EXERCISE -
All of the data below must be repeated exactly.
============================================================
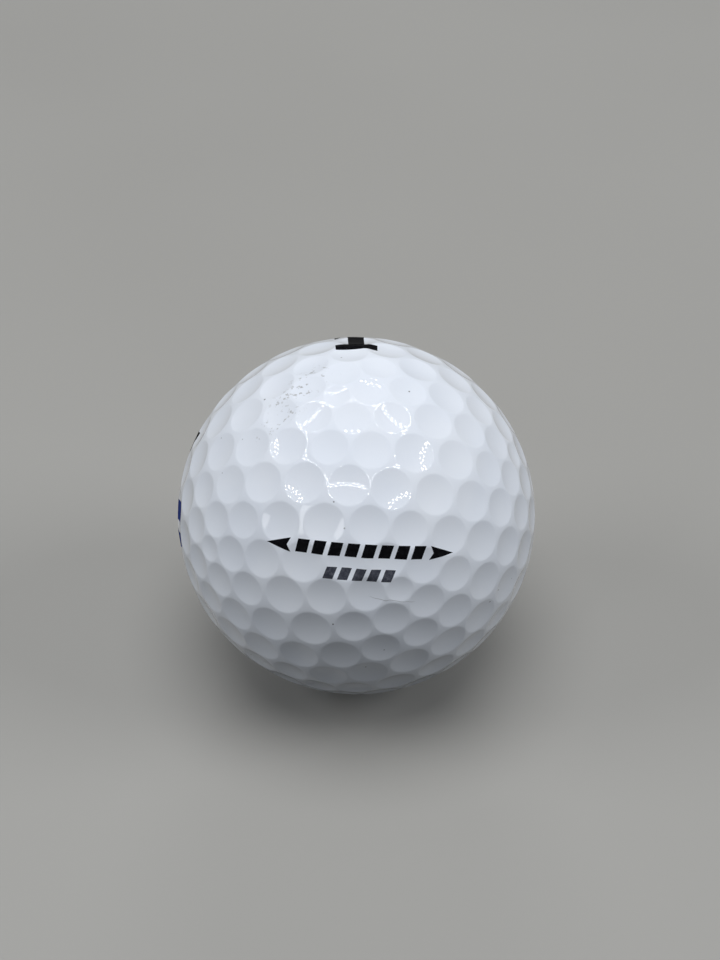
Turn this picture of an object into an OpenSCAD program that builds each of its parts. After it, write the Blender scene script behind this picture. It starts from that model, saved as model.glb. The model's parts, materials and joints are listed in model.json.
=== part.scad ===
// Golf ball in three layers: a solid rubber core, a firm mantle around it, and a
// dimpled cover. The origin is the centre of the ball, and +Z is up as it lies.
//
// The dimples sit on the net of an icosahedron. Twelve small dimples mark its corners,
// and each of its twenty faces holds fifteen more, so there are 312. They grow in steps
// with their distance from the nearest corner, as the net is closest at the corners.

/* [Layers] */
// Outside diameter over the lands between dimples
ball_d = 42.67; // [42.6:0.01:43]
// Diameter of the solid rubber core
core_d = 38.4; // [37:0.1:39]
// Thickness of the mantle around the core
mantle_wall = 1.3; // [0.8:0.1:1.4]

/* [Dimples] */
// Diameter of the twelve corner dimples
corner_dimple_d = 3; // [2.6:0.05:3.1]
// Diameter of the dimples in the two rings nearest a corner
ring_dimple_d = 4.05; // [3.6:0.05:4.1]
// Diameter of the dimples in the third ring
outer_dimple_d = 4.3; // [3.8:0.05:4.35]
// Diameter of the dimples around the middle of each face
face_dimple_d = 4.5; // [4:0.05:4.55]
// Depth of a full-size dimple below its own rim
dimple_depth = 0.17; // [0.1:0.01:0.2]

/* [Lie] */
// Roll of the dimple net about X, in degrees
net_roll = -18; // [-180:1:180]
// Pitch of the dimple net about Y, in degrees
net_pitch = -2; // [-180:1:180]
// Turn of the dimple net about Z, in degrees
net_turn = -19; // [-180:1:180]

/* [Hidden] */
$fn = 180;

ball_r = ball_d / 2;
core_r = core_d / 2;
mantle_r = core_r + mantle_wall;

// Steps along the two axes of the triangular net from one corner to the next.
STEP_A = 1;
STEP_B = 5;
STEPS_SQ = STEP_A * STEP_A + STEP_A * STEP_B + STEP_B * STEP_B;

// Squared net distance of the third ring, and of the dimples past it.
THIRD_RING = 4;
PAST_RINGS = 7;

// Dimple cutters stand this far above the ball, and reach this far past their rim.
CUTTER_RISE = 0.3;
CUTTER_EDGE = 0.02;

GOLDEN = (1 + sqrt(5)) / 2;
SIGNS = [-1, 1];
CORNERS = [
  for (a = SIGNS)
    for (b = SIGNS)
      each [[0, a, b * GOLDEN], [a, b * GOLDEN, 0], [b * GOLDEN, 0, a]]
];
CORNER_GAP = 2;
TINY = 0.001;

function unit(v) = v / norm(v);
function is_edge(a, b) = abs(norm(a - b) - CORNER_GAP) < TINY;

// Corners of each face, anticlockwise as seen from outside.
FACES = [
  for (i = [0:len(CORNERS) - 1])
    for (j = [i + 1:1:len(CORNERS) - 1])
      for (k = [i + 1:1:len(CORNERS) - 1])
        let (a = CORNERS[i], b = CORNERS[j], c = CORNERS[k])
          if (j != k && is_edge(a, b) && is_edge(b, c) && is_edge(a, c))
            if (cross(b - a, c - a) * a > 0) [a, b, c]
];

function net_sq(p) = p.x * p.x + p.x * p.y + p.y * p.y;

// Squared net distance from a net point to the nearest corner of its face.
function ring_of(p) =
  min(net_sq(p), net_sq(p - [STEP_A, STEP_B]), net_sq(p - [-STEP_B, STEP_A + STEP_B]));

// Share of the face's second and third corner in a net point's place.
function second_share(p) = (p.x * (STEP_A + STEP_B) + STEP_B * p.y) / STEPS_SQ;
function third_share(p) = (STEP_A * p.y - STEP_B * p.x) / STEPS_SQ;

// Each dimple as [its direction from the centre, its squared net distance].
face_dimples = [
  for (f = FACES)
    for (x = [-STEP_B:STEP_A])
      for (y = [0:STEP_A + STEP_B])
        let (p = [x, y], u = second_share(p), v = third_share(p))
          if (u > TINY && v > TINY && u + v < 1 - TINY)
            [unit((1 - u - v) * f[0] + u * f[1] + v * f[2]), ring_of(p)]
];
corner_dimples = [for (c = CORNERS) [unit(c), 0]];
dimples = concat(corner_dimples, face_dimples);

function dimple_r(ring) =
  (ring == 0 ? corner_dimple_d
    : ring < THIRD_RING ? ring_dimple_d
    : ring < PAST_RINGS ? outer_dimple_d
    : face_dimple_d) / 2;

// A smaller dimple is shallower, in proportion to its width.
function depth_of(r) = dimple_depth * (0.4 + 0.6 * 2 * r / face_dimple_d);

// Height above the ball's centre of the flat circle at a dimple's rim.
function rim_height(r) = sqrt(ball_r * ball_r - r * r);

// One dimple at the top of the ball: a slice of a large sphere.
module dimple_cutter(r) {
  depth = depth_of(r);
  bowl_r = (r * r + depth * depth) / (2 * depth);
  rim = rim_height(r);
  intersection() {
    translate([0, 0, rim - depth + bowl_r])
      sphere(bowl_r);
    translate([0, 0, rim - 2 * depth])
      cylinder(h = 2 * depth + CUTTER_RISE, r = r + CUTTER_EDGE);
  }
}

module core() {
  color("dimgray")
    sphere(core_r);
}

module mantle() {
  color("lightsteelblue")
    difference() {
      sphere(mantle_r);
      sphere(core_r);
    }
}

module cover() {
  color("white")
    difference() {
      sphere(ball_r);
      sphere(mantle_r);
      rotate([net_roll, net_pitch, net_turn])
        for (d = dimples)
          rotate([0, acos(d[0].z), atan2(d[0].y, d[0].x)])
            dimple_cutter(dimple_r(d[1]));
    }
}

core();
mantle();
cover();
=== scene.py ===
"""A golf ball in three layers, with generic printed marks, on a plain pale floor.

The cover is a mesh made on the same dimple net as the CAD cover. Each dimple is a cell
of rings from its middle to the line halfway across the land, and a height formula with
an eased rim sets every point, so neighbouring cells meet without a seam.
"""
import json
import math

import bmesh
import bpy
import numpy as np
from mathutils import Euler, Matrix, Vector


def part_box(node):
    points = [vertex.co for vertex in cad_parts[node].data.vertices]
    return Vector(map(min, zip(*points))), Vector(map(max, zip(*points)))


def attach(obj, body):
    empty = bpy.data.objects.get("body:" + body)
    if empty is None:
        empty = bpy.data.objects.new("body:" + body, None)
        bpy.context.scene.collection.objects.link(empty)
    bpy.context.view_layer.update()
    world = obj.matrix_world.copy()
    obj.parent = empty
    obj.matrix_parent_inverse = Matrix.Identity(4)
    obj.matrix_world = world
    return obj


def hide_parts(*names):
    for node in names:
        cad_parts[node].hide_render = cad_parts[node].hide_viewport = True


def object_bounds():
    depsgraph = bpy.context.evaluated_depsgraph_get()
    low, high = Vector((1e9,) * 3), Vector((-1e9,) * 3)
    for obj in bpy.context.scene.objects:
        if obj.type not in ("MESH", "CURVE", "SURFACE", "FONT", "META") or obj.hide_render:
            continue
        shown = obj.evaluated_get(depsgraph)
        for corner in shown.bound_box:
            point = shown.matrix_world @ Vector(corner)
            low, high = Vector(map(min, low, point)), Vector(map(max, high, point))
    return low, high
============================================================
SOLUTION BELOW -
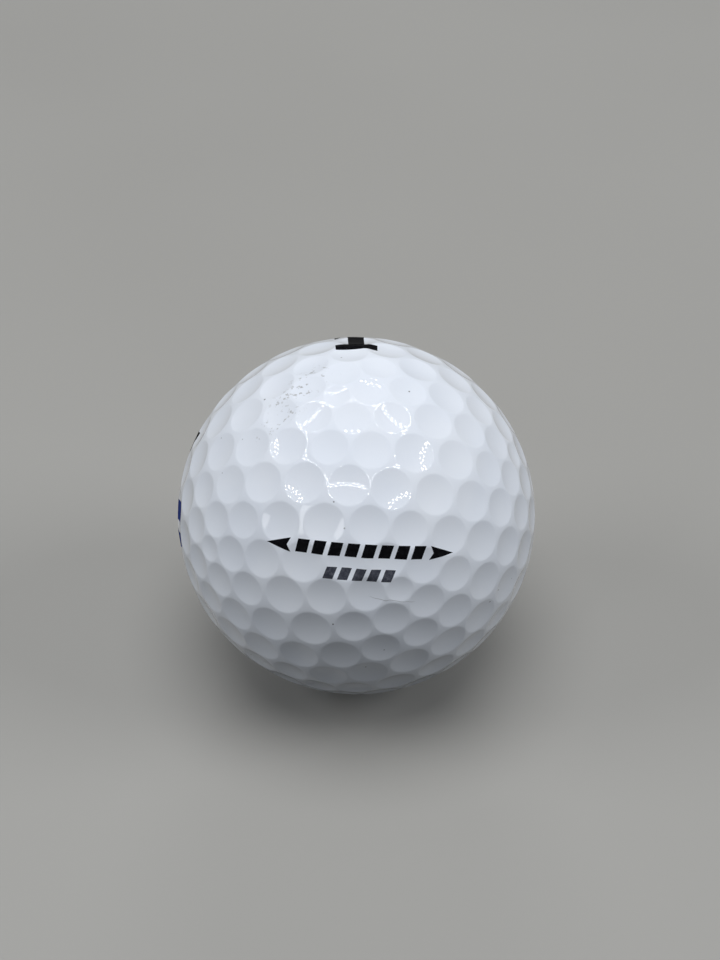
Turn this picture of an object into an OpenSCAD program that builds each of its parts. After it, write the Blender scene script behind this picture. It starts from that model, saved as model.glb. The model's parts, materials and joints are listed in model.json.
=== part.scad ===
// Golf ball in three layers: a solid rubber core, a firm mantle around it, and a
// dimpled cover. The origin is the centre of the ball, and +Z is up as it lies.
//
// The dimples sit on the net of an icosahedron. Twelve small dimples mark its corners,
// and each of its twenty faces holds fifteen more, so there are 312. They grow in steps
// with their distance from the nearest corner, as the net is closest at the corners.

/* [Layers] */
// Outside diameter over the lands between dimples
ball_d = 42.67; // [42.6:0.01:43]
// Diameter of the solid rubber core
core_d = 38.4; // [37:0.1:39]
// Thickness of the mantle around the core
mantle_wall = 1.3; // [0.8:0.1:1.4]

/* [Dimples] */
// Diameter of the twelve corner dimples
corner_dimple_d = 3; // [2.6:0.05:3.1]
// Diameter of the dimples in the two rings nearest a corner
ring_dimple_d = 4.05; // [3.6:0.05:4.1]
// Diameter of the dimples in the third ring
outer_dimple_d = 4.3; // [3.8:0.05:4.35]
// Diameter of the dimples around the middle of each face
face_dimple_d = 4.5; // [4:0.05:4.55]
// Depth of a full-size dimple below its own rim
dimple_depth = 0.17; // [0.1:0.01:0.2]

/* [Lie] */
// Roll of the dimple net about X, in degrees
net_roll = -18; // [-180:1:180]
// Pitch of the dimple net about Y, in degrees
net_pitch = -2; // [-180:1:180]
// Turn of the dimple net about Z, in degrees
net_turn = -19; // [-180:1:180]

/* [Hidden] */
$fn = 180;

ball_r = ball_d / 2;
core_r = core_d / 2;
mantle_r = core_r + mantle_wall;

// Steps along the two axes of the triangular net from one corner to the next.
STEP_A = 1;
STEP_B = 5;
STEPS_SQ = STEP_A * STEP_A + STEP_A * STEP_B + STEP_B * STEP_B;

// Squared net distance of the third ring, and of the dimples past it.
THIRD_RING = 4;
PAST_RINGS = 7;

// Dimple cutters stand this far above the ball, and reach this far past their rim.
CUTTER_RISE = 0.3;
CUTTER_EDGE = 0.02;

GOLDEN = (1 + sqrt(5)) / 2;
SIGNS = [-1, 1];
CORNERS = [
  for (a = SIGNS)
    for (b = SIGNS)
      each [[0, a, b * GOLDEN], [a, b * GOLDEN, 0], [b * GOLDEN, 0, a]]
];
CORNER_GAP = 2;
TINY = 0.001;

function unit(v) = v / norm(v);
function is_edge(a, b) = abs(norm(a - b) - CORNER_GAP) < TINY;

// Corners of each face, anticlockwise as seen from outside.
FACES = [
  for (i = [0:len(CORNERS) - 1])
    for (j = [i + 1:1:len(CORNERS) - 1])
      for (k = [i + 1:1:len(CORNERS) - 1])
        let (a = CORNERS[i], b = CORNERS[j], c = CORNERS[k])
          if (j != k && is_edge(a, b) && is_edge(b, c) && is_edge(a, c))
            if (cross(b - a, c - a) * a > 0) [a, b, c]
];

function net_sq(p) = p.x * p.x + p.x * p.y + p.y * p.y;

// Squared net distance from a net point to the nearest corner of its face.
function ring_of(p) =
  min(net_sq(p), net_sq(p - [STEP_A, STEP_B]), net_sq(p - [-STEP_B, STEP_A + STEP_B]));

// Share of the face's second and third corner in a net point's place.
function second_share(p) = (p.x * (STEP_A + STEP_B) + STEP_B * p.y) / STEPS_SQ;
function third_share(p) = (STEP_A * p.y - STEP_B * p.x) / STEPS_SQ;

// Each dimple as [its direction from the centre, its squared net distance].
face_dimples = [
  for (f = FACES)
    for (x = [-STEP_B:STEP_A])
      for (y = [0:STEP_A + STEP_B])
        let (p = [x, y], u = second_share(p), v = third_share(p))
          if (u > TINY && v > TINY && u + v < 1 - TINY)
            [unit((1 - u - v) * f[0] + u * f[1] + v * f[2]), ring_of(p)]
];
corner_dimples = [for (c = CORNERS) [unit(c), 0]];
dimples = concat(corner_dimples, face_dimples);

function dimple_r(ring) =
  (ring == 0 ? corner_dimple_d
    : ring < THIRD_RING ? ring_dimple_d
    : ring < PAST_RINGS ? outer_dimple_d
    : face_dimple_d) / 2;

// A smaller dimple is shallower, in proportion to its width.
function depth_of(r) = dimple_depth * (0.4 + 0.6 * 2 * r / face_dimple_d);

// Height above the ball's centre of the flat circle at a dimple's rim.
function rim_height(r) = sqrt(ball_r * ball_r - r * r);

// One dimple at the top of the ball: a slice of a large sphere.
module dimple_cutter(r) {
  depth = depth_of(r);
  bowl_r = (r * r + depth * depth) / (2 * depth);
  rim = rim_height(r);
  intersection() {
    translate([0, 0, rim - depth + bowl_r])
      sphere(bowl_r);
    translate([0, 0, rim - 2 * depth])
      cylinder(h = 2 * depth + CUTTER_RISE, r = r + CUTTER_EDGE);
  }
}

module core() {
  color("dimgray")
    sphere(core_r);
}

module mantle() {
  color("lightsteelblue")
    difference() {
      sphere(mantle_r);
      sphere(core_r);
    }
}

module cover() {
  color("white")
    difference() {
      sphere(ball_r);
      sphere(mantle_r);
      rotate([net_roll, net_pitch, net_turn])
        for (d = dimples)
          rotate([0, acos(d[0].z), atan2(d[0].y, d[0].x)])
            dimple_cutter(dimple_r(d[1]));
    }
}

core();
mantle();
cover();
=== scene.py ===
"""A golf ball in three layers, with generic printed marks, on a plain pale floor.

The cover is a mesh made on the same dimple net as the CAD cover. Each dimple is a cell
of rings from its middle to the line halfway across the land, and a height formula with
an eased rim sets every point, so neighbouring cells meet without a seam.
"""
import json
import math

import bmesh
import bpy
import numpy as np
from mathutils import Euler, Matrix, Vector


def part_box(node):
    points = [vertex.co for vertex in cad_parts[node].data.vertices]
    return Vector(map(min, zip(*points))), Vector(map(max, zip(*points)))


def attach(obj, body):
    empty = bpy.data.objects.get("body:" + body)
    if empty is None:
        empty = bpy.data.objects.new("body:" + body, None)
        bpy.context.scene.collection.objects.link(empty)
    bpy.context.view_layer.update()
    world = obj.matrix_world.copy()
    obj.parent = empty
    obj.matrix_parent_inverse = Matrix.Identity(4)
    obj.matrix_world = world
    return obj


def hide_parts(*names):
    for node in names:
        cad_parts[node].hide_render = cad_parts[node].hide_viewport = True


def object_bounds():
    depsgraph = bpy.context.evaluated_depsgraph_get()
    low, high = Vector((1e9,) * 3), Vector((-1e9,) * 3)
    for obj in bpy.context.scene.objects:
        if obj.type not in ("MESH", "CURVE", "SURFACE", "FONT", "META") or obj.hide_render:
            continue
        shown = obj.evaluated_get(depsgraph)
        for corner in shown.bound_box:
            point = shown.matrix_world @ Vector(corner)
            low, high = Vector(map(min, low, point)), Vector(map(max, high, point))
    return low, high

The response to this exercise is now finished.